As an aside, I know a little something of what I speak. The Hutong Party Secretary spent a good bit of time in her career trying to sell Linde forklifts to both Chinese and Western companies here in China. (For those who are not in the materials handling business, it is worth noting that Linde are the Porsche of forklifts, and offer many of the advantages over their local competition that Cat and Komatsu do.) No surprise: the western companies, concerned about total cost of ownership and the lot, bought lots of Linde forklifts. But our Hutong Party Secretary was extremely challenged trying to sell any to local firms.

The pushback? They didn’t care about the quality. Breakdowns a problem? No worries – if we can buy three local machines for the price of one Linde (the differential wasn’t that large, but this is for illustration), we’ll buy two local machines and one will be operating while the other is being fixed, and we’ll still save money.

How does a company that extols its innovation, quality, durability, technology, and dealer support go head to head against companies that are ready to sell two disposable backhoes for the price of one good one?

Playing A New Game

At some point, in order to fight back without undermining their own corporate image, Caterpillar, Komatsu (KMTUY.PK), Volvo (VOLVY.PK), Bobcat, Kubota (KUB), and any other global equipment maker who wants to compete in China is going to have to find a way to win on the customer’s terms. And they are starting to get that.

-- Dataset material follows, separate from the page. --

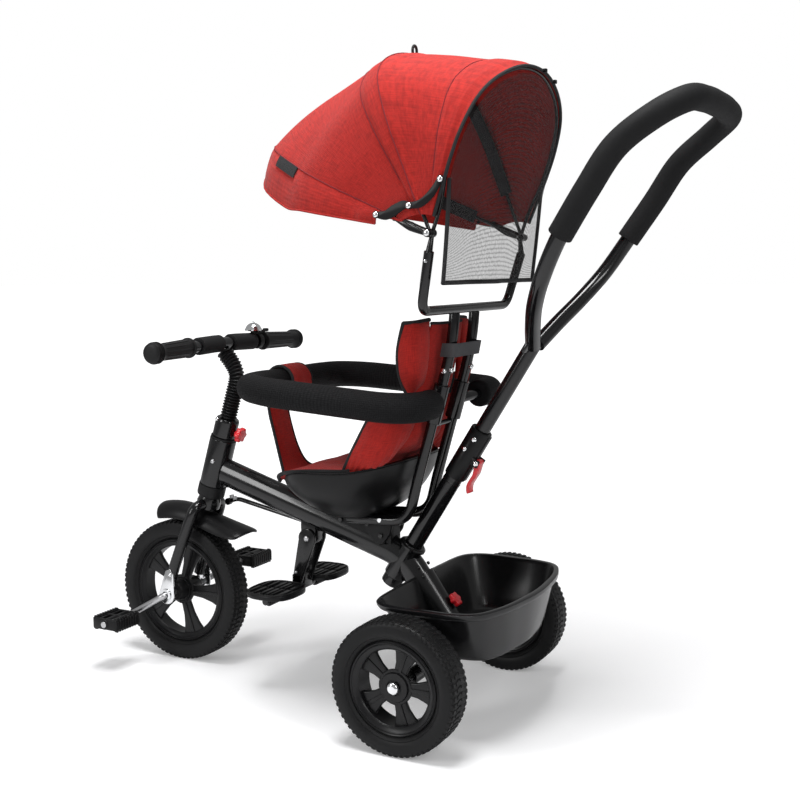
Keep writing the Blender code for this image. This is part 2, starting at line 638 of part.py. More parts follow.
def make_handlebar(bars, bell_joint):
    add_part("stem", tube(stem_path(), STEM_RADIUS, 12), "black_plastic", bars)
    ribs = 24
    start = tilted_point(HEAD_POINT, HEAD_TILT, 0.0478)
    full = [start] + [p for p in stem_path() if p.z > start.z + 0.004][:-1] + [Vector((0, -0.4488, 0.5625))]
    curve = smooth_path(full, 4)
    spaced = resampled(curve, 2 * ribs + 1)
    swell = [0.0150 if k % 2 else 0.0125 for k in range(2 * ribs + 1)]
    body = tube(spaced, swell, 8)
    room = tube(stem_path(), STEM_RADIUS + 0.0006, 12)
    add_part("stem_bellows", cut(body, room), "black_rubber", bars)

    half = 0.2085
    stations = (-half, -0.03, 0.03, half)
    add_part("handlebar", tube([bar_point(x) for x in stations], HANDLEBAR_RADIUS, 12), "gloss_black_paint", bars)
    for side, name in ((1, "left"), (-1, "right")):
        sleeve = [bar_point(side * x) for x in (0.0165, 0.03, 0.078)]
        add_part(f"foam_sleeve_{name}", tube(sleeve, 0.0150, 12, bore=HANDLEBAR_RADIUS + 0.0005), "black_foam", bars)
        stations = (0.1065, 0.1095, 0.1115, 0.125, 0.188, 0.199, 0.2085, 0.2125)
        radii = [0.0172, 0.0172, 0.0142, 0.0146, 0.0138, 0.0168, 0.0172, 0.0120]
        grip = tube([bar_point(side * x) for x in stations], radii, 12)
        room = tube([bar_point(side * x) for x in (0.09, half + 0.0006)], HANDLEBAR_RADIUS + 0.0008, 12)
        add_part(f"grip_{name}", cut(grip, room), "black_rubber", bars)

    seat = bar_point(-0.092)
    band = turned([(0.0114, -0.006), (0.0145, -0.006), (0.0145, 0.006), (0.0114, 0.006)], across(seat), 16,
                  closed=True)
    bell_base = seat + Vector((0.013, 0.002, 0.0190))
    foot = block(seat + Vector((-0.0035, -0.005, 0.0125)), bell_base + Vector((-0.002, 0.005, 0.003)))
    stand = block(seat + Vector((-0.0095, -0.004, 0.0122)), seat + Vector((-0.0055, 0.004, 0.0160)))
    dome = [(0, 0)] + [(0.0155 * math.cos(a), 0.0145 * math.sin(a)) for a in
                       (math.radians(15 * k) for k in range(7))]
    bell = fused(band, foot, stand, turned(dome, Matrix.Translation(bell_base), 16))
    add_part("bell", bell, "chrome", bars)
    pivot = bell_joint.location
    arm = block(pivot + Vector((-0.021, -0.003, 0.0005)), pivot + Vector((0.0030, 0.003, 0.0030)), bevel=0.0008)
    thumb = block(pivot + Vector((-0.023, -0.0045, -0.0005)), pivot + Vector((-0.016, 0.0045, 0.0055)), bevel=0.001)
    lever = fused(arm, thumb)
    add_part("bell_lever", lever, "black_plastic", bell_joint)


def make_front_wheel(joint, pedal_joints):
    make_wheel(("front", ""), FRONT_AXLE, FRONT_WHEEL_RADIUS, FRONT_WHEEL_WIDTH, 0.094, 0.030, 1, joint)
    arm = Vector((0, -math.cos(CRANK_ANGLE), -math.sin(CRANK_ANGLE))) * CRANK_RADIUS
    outer, inner = 0.1405, 0.062
    points = [FRONT_AXLE + Vector((outer, 0, 0)) + arm, FRONT_AXLE + Vector((inner + 0.004, 0, 0)) + arm,
              FRONT_AXLE + Vector((inner, 0, 0)), FRONT_AXLE - Vector((inner, 0, 0)),
              FRONT_AXLE - Vector((inner + 0.004, 0, 0)) - arm, FRONT_AXLE - Vector((outer, 0, 0)) - arm]
    add_part("crank_axle", tube(rounded_path(points, 0.0062, 2), 0.0055, 10), "steel", joint)
    for side, name in ((1, "left"), (-1, "right")):
        centre = FRONT_AXLE + side * arm
        low, high = sorted((side * 0.0745, side * 0.1390))
        body = block((low, centre.y - 0.0275, centre.z - 0.0120), (high, centre.y + 0.0275, centre.z + 0.0120),
                     bevel=0.003, segments=1)
        rib_cuts = []
        for edge in (-1, 1):
            y = centre.y + edge * 0.0275
            rib_cuts.append(block((low + 0.010, y - 0.004, centre.z - 0.004),
                                  (high - 0.010, y + 0.004, centre.z + 0.004)))
        hole = tube([Vector((0, centre.y, centre.z)), Vector((side * 0.2, centre.y, centre.z))], 0.0062, 12)
        add_part(f"pedal_{name}", cut(body, hole, *rib_cuts), "black_plastic", pedal_joints[side])


def make_footrest(joint):
    pivot = FOOTREST_PIVOT
    arc = [(pivot.y + 0.0165 * math.cos(a), pivot.z + 0.0165 * math.sin(a))
           for a in (math.radians(30 * k) for k in range(7))]
    ear = arc + [(-0.307, 0.166), (-0.293, 0.158)]
    rod_z = 0.1612
    arm = fused(side_plate(ear, 0.0145, 0.0185), side_plate(ear, -0.0185, -0.0145),
                block((-0.0185, -0.3055, 0.160), (0.0185, -0.288, 0.186), bevel=0.001),
                tube([(-0.0210, pivot.y, pivot.z), (0.0210, pivot.y, pivot.z)], 0.0036, 10),
                tube([(-0.108, -0.300, rod_z), (0.108, -0.300, rod_z)], 0.006, 10))
    add_part("footrest_arm", arm, "gloss_black_paint", joint)
    for side, name in ((1, "left"), (-1, "right")):
        outline = [(side * 0.0715 + side * x, y) for x, y in rounded_plan(-0.302, 0.0475, 0.0435, 24, 2.8)]
        plate = slab(outline, 0.1677, 0.1765, bevel=0.002)
        slots = [block((side * 0.0715 - 0.029, y - 0.0025, 0.15), (side * 0.0715 + 0.029, y + 0.0025, 0.19))
                 for y in (-0.3275, -0.3145, -0.2820)]
        add_part(f"foot_plate_{name}", cut(plate, *slots), "black_plastic", joint)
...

Late in August, Caterpillar’s new CEO, Doug Oberhelman, came through China in the wake of a promise he made to Cat shareholders that he would make the company the leader in construction equipment in China by 2015. In an interview with Andrew Browne at The Wall Street Journal, Oberhelman hints at the foundation of a new China strategy.

[Oberhelman] said Tuesday that some Chinese equipment companies have become “pretty darned good” and that Caterpillar is studying their operations, including their product designs, as it goes toe-to-toe with them in China and, increasingly, in the U.S. and Europe, where good-quality Chinese exports are taking hold.

The exercise is driving down costs at Caterpillar and encouraging innovation, he said. Already, Chinese engineers are developing parts for Caterpillar wheel-loaders, a type of tractor that is made in China for a domestic market. Of the company’s 6,200 employees in China, only about 100 are expatriates, Mr. Oberhelman said, including managers brought in from other Asian countries. “We’re pretty Chinese,” he said.

Based on these and other directions that the market is taking, I would expect a global construction equipment maker to pursue some mix of the following three approaches in the effort to go head-to-head with the locals.

Three Strategic Directions

First would be to sell second-hand, factory refurbished machines. As I noted, Caterpillar has made a huge business rebuilding and refurbishing construction equipment. China might be a good place to sell some of that gear, especially since I suspect there is plenty of it floating around in the depressed construction markets of the world.

Second would be to buy a local construction equipment manufacturer. That might be tough, though: China has proven itself rather touchy about selling off healthy companies, especially in this sector. As other companies have discovered, betting your future on a complex local acquisition often takes management attention away from other means of building business. But if the right opportunity comes along (an underperforming factory, for example) and the government gives a quiet nod, expect a bidding war.

Third – and I like this best – would be to launch an OEM line of construction equipment carrying a different brand, using local designs but with inspectors and other “soft inputs” from the international company. It would not be necessary to own the factory, just to contract the production capacity. The separate brand creates the division between the quality standard of the core brand, while offering many of the advantages of working with the global brand. The company would offer that brand alongside its own in China and in export markets in the developing world, where Perkowski notes the Chinese manufacturers will be looking when it is time for them to export.

The Stakes

I am reflexively skeptical of any company who makes the case for doing business in China by saying that success elsewhere depends on success in China. That sort of thinking tends to lead to bad business decisions, like foregoing profits for market-share victory. If you are not planning on making money in a given market, you are effectively declaring it a money sewer, and down that path lies heartache.

But for the world’s leading construction equipment manufacturers, what is at stake is that in order to thrive on the development of the world’s emerging economies, those companies need to build large and profitable businesses in China serving the full range of customers. China is a must win, but the Big Iron merchants must win on China’s terms, not their own.